After Rough Life in ABQ War Zone, "Duke" the Bengal Tiger Finds Better Life in Colorado
By: ABQ RAW staff
POSTED: 02/16/2023 at 3:30PM
Albuquerque - On Tuesday, January 10, 2023, at approximately 2:15 p.m., a ShotSpotter activation alerted Albuquerque Police Officers to shots being fired at 304 Indiana Street S.E.
While officers were on the way to the call, an individual at the Allsup's convenience store reported that someone had been shot outside of their business. Upon arrival, officers located an individual with a gunshot wound to the leg. The person had been shot by a stray bullet during a shootout across the street at a trailer park located at 6901 Zuni Rd SE.
Duke at the ABQBio Park.
While on the scene, an additional gunshot was heard coming from the trailer park just to the north of the Allsup's. During the investigation, officers followed some evidence into a mobile home park. Within the park, officers noticed a blood trail and followed it inside an abandoned mobile home. New Mexico Game and Fish took custody of the Bengal tiger from APD and transported him to the ABQ BioPark where they began rehabbing him. The tiger stayed at the ABQ BioPark for 30 days and ultimately gave him the name “Duke”.

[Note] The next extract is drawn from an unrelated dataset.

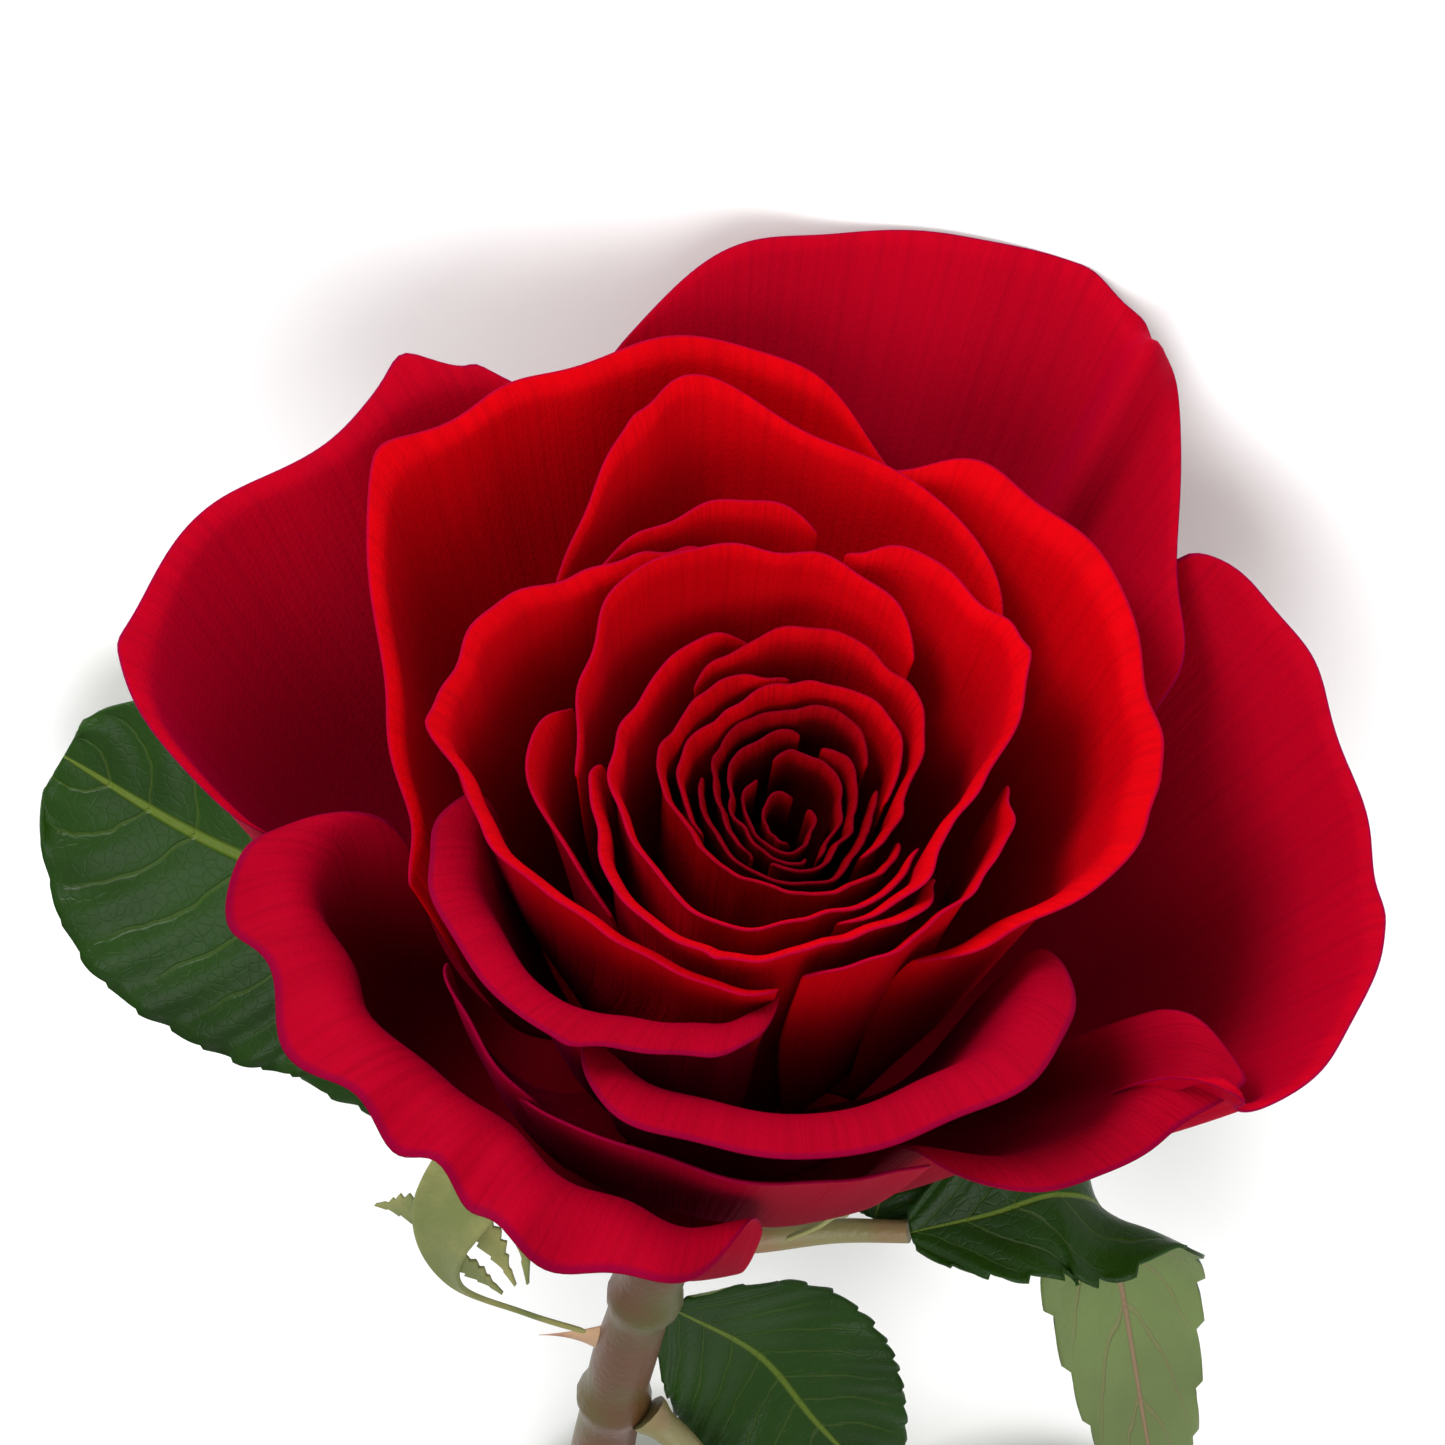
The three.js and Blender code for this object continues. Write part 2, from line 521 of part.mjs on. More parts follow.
// A leaflet along the points of `line`. `facing` rows are the way its upper
// face looks, spread evenly from its base to its tip.
function leafletPiece(name, { line, width, facing, cup = 0.12, cells = 7, blunt = 0.7 }) {
  const rib = new THREE.CatmullRomCurve3(line.map(bedPoint), false, 'catmullrom', 0.5);
  const look = curveThrough(facing.length > 1 ? facing : [facing[0], facing[0]]);
  const surface = (u, v) => {
    const point = rib.getPoint(v);
    const along = rib.getTangent(v);
    const side = new THREE.Vector3().crossVectors(along, look(v)).normalize();
    const face = new THREE.Vector3().crossVectors(side, along);
    const across = 2 * u - 1;
    const half = width / 2 * Math.max(0.03, Math.sin(Math.PI * (0.02 + 0.96 * v) ** 0.85) ** blunt);
    const fold = cup * half * Math.abs(across);
    return point.addScaledVector(side, across * half).addScaledVector(face, fold);
  };
  const sheet = bentSheet(surface, LEAF_THICKNESS, 4, cells);
  return mesh(name, sheet, finish(LEAF_GREEN, 0.45));
}

const sepals = SEPALS.map(sepalPiece);

const FLAT = [[0, -1, 0.1]];

const leaves = [
  stalkPiece('left_leaf_stalk', LEFT_LEAF_NODE,
    [[-7, 26, -41], [-13, 17, -44], [-19.6, 16.2, -37.5]], PETIOLE_WIDTH),
  leafletPiece('left_leaf_end', {
    line: [[-20, 14.5, -35.5], [-34, 14, -33], [-50, 13, -30.5], [-64, 10.5, -27.5]],
    width: LEAFLET_WIDTH, facing: [[0, -0.85, 0.53]], blunt: 0.5,
  }),
  leafletPiece('left_leaf_side_front', {
    line: [[-16.9, 15.7, -43.6], [-21, 12, -47], [-29, 7, -53], [-38, 4.5, -57], [-49, 2.4, -60]],
    width: LEAFLET_WIDTH * 0.6, facing: [[0, -0.95, 0.3]],
  }),
  leafletPiece('left_leaf_side_back', {
    line: [[-11.7, 17.2, -45.4], [-9.8, 12.5, -52], [-9.2, 7, -61], [-10, 3.5, -71], [-11.5, 2, -82]],
    width: LEAFLET_WIDTH * 0.32, facing: FLAT,
  }),
  stalkPiece('right_leaf_stalk', RIGHT_LEAF_NODE,
    [[6, 40.5, -27], [13, 39.6, -24.5], [19, 39.8, -22.2]], PETIOLE_WIDTH),
  leafletPiece('right_leaf_end', {
    line: [[19.6, 40, -21.8], [26, 38.4, -19], [31.6, 35.4, -18], [36.4, 32.5, -22.5],
      [40, 33.5, -31], [45.5, 37, -44], [50, 36, -58]],
    width: LEAFLET_WIDTH * 0.46,
    facing: [[0, -0.57, 0.82], [0, -0.57, 0.82], [0.7, -0.1, 0.7], [0.6, 0.5, -0.3],
      [0.1, 0.57, -0.82], [0, 0.57, -0.82], [0, 0.57, -0.82]],
    cells: 14,
  }),
  leafletPiece('right_leaf_side', {
    line: [[16.2, 37.6, -24.2], [17, 32.5, -20], [20, 27, -13.5], [27, 23, -11]],
    width: LEAFLET_WIDTH * 0.45, facing: [[0, -1, 0.4]],
  }),
  leafletPiece('lower_leaf', {
    line: [[1.3, 36, -45], [11, 28.5, -56], [18, 28, -64], [26, 26, -74]],
    width: LEAFLET_WIDTH * 0.56, facing: [[0.1, -0.8, 0.6]],
  }),
  stalkPiece('low_leaf_stalk', LOW_LEAF_NODE,
    [[5.5, 38.8, -60], [14, 39.5, -70], [26, 24, -92], [30.5, 5, -113]], PETIOLE_WIDTH),
  leafletPiece('low_leaf_end', {
    line: [[30.8, 4.5, -113.8], [37, 6, -130], [41, 4, -148], [42, 1.4, -168]],
    width: LEAFLET_WIDTH * 0.95, facing: FLAT,
  }),
  leafletPiece('low_leaf_side_right', {
    line: [[29.4, 12.75, -101.8], [38, 8, -98], [48, 5, -98], [62, 1.4, -100]],
    width: LEAFLET_WIDTH * 0.7, facing: FLAT,
  }),
  leafletPiece('low_leaf_side_left', {
    line: [[27.2, 12.35, -104.8], [16, 9, -108], [5, 5, -114], [-9, 1.4, -122]],
    width: LEAFLET_WIDTH * 0.7, facing: FLAT,
  }),
];

// ---- The whole flower ----------------------------------------------------

const plant = new THREE.Group();
plant.add(...petals, stem, ...sepals, ...leaves);

// Rows are where the plant's x, y and z axes point once it lies down.
const lying = new THREE.Matrix4().makeBasis(
  new THREE.Vector3(0, -1, 0),
  new THREE.Vector3(Math.sin(tilt), 0, -Math.cos(tilt)),
  new THREE.Vector3(Math.cos(tilt), 0, Math.sin(tilt)),
);
plant.applyMatrix4(lying);

const rose = new THREE.Group();
rose.add(plant);
rose.updateMatrixWorld(true);

// The origin is under the middle of the whole flower, on the surface.
const extent = new THREE.Box3().setFromObject(rose, true);
const middle = extent.getCenter(new THREE.Vector3());
rose.position.set(-middle.x, -middle.y, -extent.min.z);

export default rose;
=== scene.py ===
# %% [markdown]
# # A cut rose
# A large open rose bloom on its leafy stem, laid down on a pale surface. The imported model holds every
# petal, sepal and leaf as a thick plain sheet. Here each of them gets its fine shape and its finish,
# in the same place to within a few millimetres.

# %% Load the frame
import math

import bpy
import numpy as np
from mathutils import Matrix, Vector


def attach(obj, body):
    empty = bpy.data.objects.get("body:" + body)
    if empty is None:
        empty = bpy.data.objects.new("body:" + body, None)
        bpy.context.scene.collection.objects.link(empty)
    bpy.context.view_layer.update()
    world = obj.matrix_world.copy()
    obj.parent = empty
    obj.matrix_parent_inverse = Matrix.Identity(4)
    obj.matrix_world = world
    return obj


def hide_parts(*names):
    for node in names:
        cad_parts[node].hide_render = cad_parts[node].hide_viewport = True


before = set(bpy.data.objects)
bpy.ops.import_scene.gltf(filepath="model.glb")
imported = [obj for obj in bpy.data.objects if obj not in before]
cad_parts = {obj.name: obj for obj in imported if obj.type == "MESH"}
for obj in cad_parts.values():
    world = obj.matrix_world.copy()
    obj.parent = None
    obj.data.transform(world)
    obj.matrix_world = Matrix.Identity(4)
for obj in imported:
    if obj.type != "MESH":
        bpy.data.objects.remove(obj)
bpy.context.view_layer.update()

bpy.ops.object.select_all(action="DESELECT")
print("frame nodes:", len(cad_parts))

# %% [markdown]
# ## How the flower lies
# The flower is easiest to think about growing straight up: its origin is the top of the receptacle,
# where the petals are attached, with +Z up through the heart and angles round the bloom from +X. The
# plant is then tipped over until its back petal and the cut end of the stem touch the surface. This
# matrix does the tipping, so all the shapes below are drawn upright, in millimetres.

# %% Plant frame
MM = 0.001
HEART_HEIGHT = 42.0
TILT = math.radians(9.506)
PLANT_ORIGIN = Vector((98.705, -1.485, 46.145)) * MM
LYING = Matrix((
    (0, math.sin(TILT), math.cos(TILT)),
    (-1, 0, 0),
    (0, -math.cos(TILT), math.sin(TILT)),
))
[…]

The crime scene from when the shooting and finding of Duke the Bengal Tiger was founded.
This week, Duke was taken to The Wild Animal Sanctuary located in Keenesburg, Colorado. The sanctuary has 11,000 plus acres of natural habitats for its rescued animals and it is home to more than 700 rehabilitated animals.
"He is currently staying inside our veterinary hospital so that our doctors have a chance to observe him, as well as monitor his food intake and elimination habits. Of course, being in Colorado, our weather is a bit different than Albuquerque, so he goes outside during the day and plays in an enclosed area adjacent to the Hospital. He is currently being fostered by a number of the Sanctuary’s rescued dogs, which help give him companionship and the ability to play with other four-legged beings," said Pat Craig, executive director of The Wild Animal Sanctuary.
The goal is to have Duke move into a large natural habitat once he gets bigger.
"He is very small for his age, so he has some catching up to do," said Craig.